An Extended Frank-Wolfe Method with "In-Face" Directions, and its Application to Low-Rank Matrix Completion

TL;DR

This paper introduces an extended Frank-Wolfe algorithm with 'in-face' directions that efficiently produces low-rank solutions for matrix completion, offering faster convergence to nearly-optimal low-rank matrices.

Contribution

The paper develops a novel 'in-face' direction approach within the Frank-Wolfe framework, enhancing low-rank solution generation for matrix completion problems.

Findings

Significant speed-ups in computing low-rank solutions.

Effective in producing nearly-optimal low-rank matrices.

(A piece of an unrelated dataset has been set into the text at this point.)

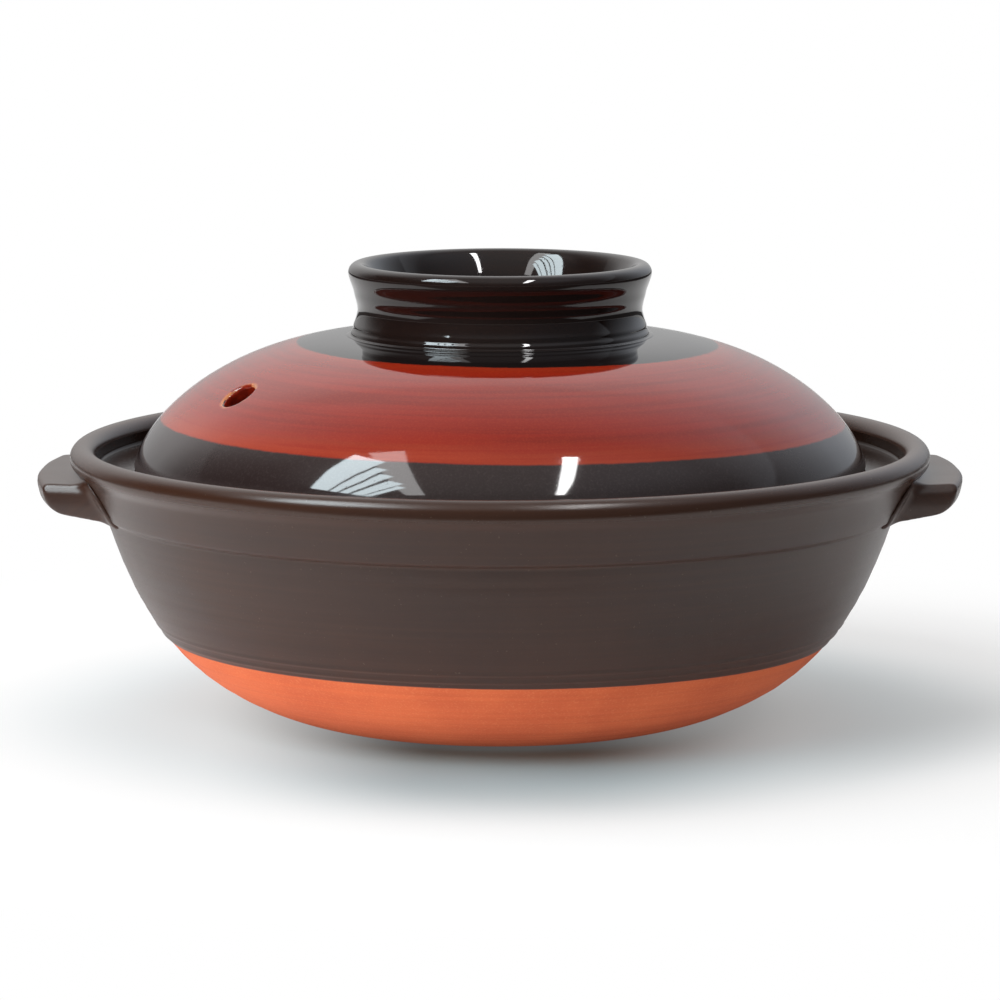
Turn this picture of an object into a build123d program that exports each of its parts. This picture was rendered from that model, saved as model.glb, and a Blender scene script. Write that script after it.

Demonstrated on both artificial and real datasets.

Abstract

Motivated principally by the low-rank matrix completion problem, we present an extension of the Frank-Wolfe method that is designed to induce near-optimal solutions on low-dimensional faces of the feasible region. This is accomplished by a new approach to generating ``in-face" directions at each iteration, as well as through new choice rules for selecting between in-face and ``regular" Frank-Wolfe steps. Our framework for generating in-face directions generalizes the notion of away-steps introduced by Wolfe. In particular, the in-face directions always keep the next iterate within the minimal face containing the current iterate. We present computational guarantees for the new method that trade off efficiency in computing near-optimal solutions with upper bounds on the dimension of minimal faces of iterates. We apply the new method to the matrix completion problem, where low-dimensional faces correspond to low-rank matrices. We present computational results that demonstrate the effectiveness of our methodological approach at producing nearly-optimal solutions of very low rank. On both artificial and real datasets, we demonstrate significant speed-ups in computing very low-rank nearly-optimal solutions as compared to either the Frank-Wolfe method or its traditional away-step variant.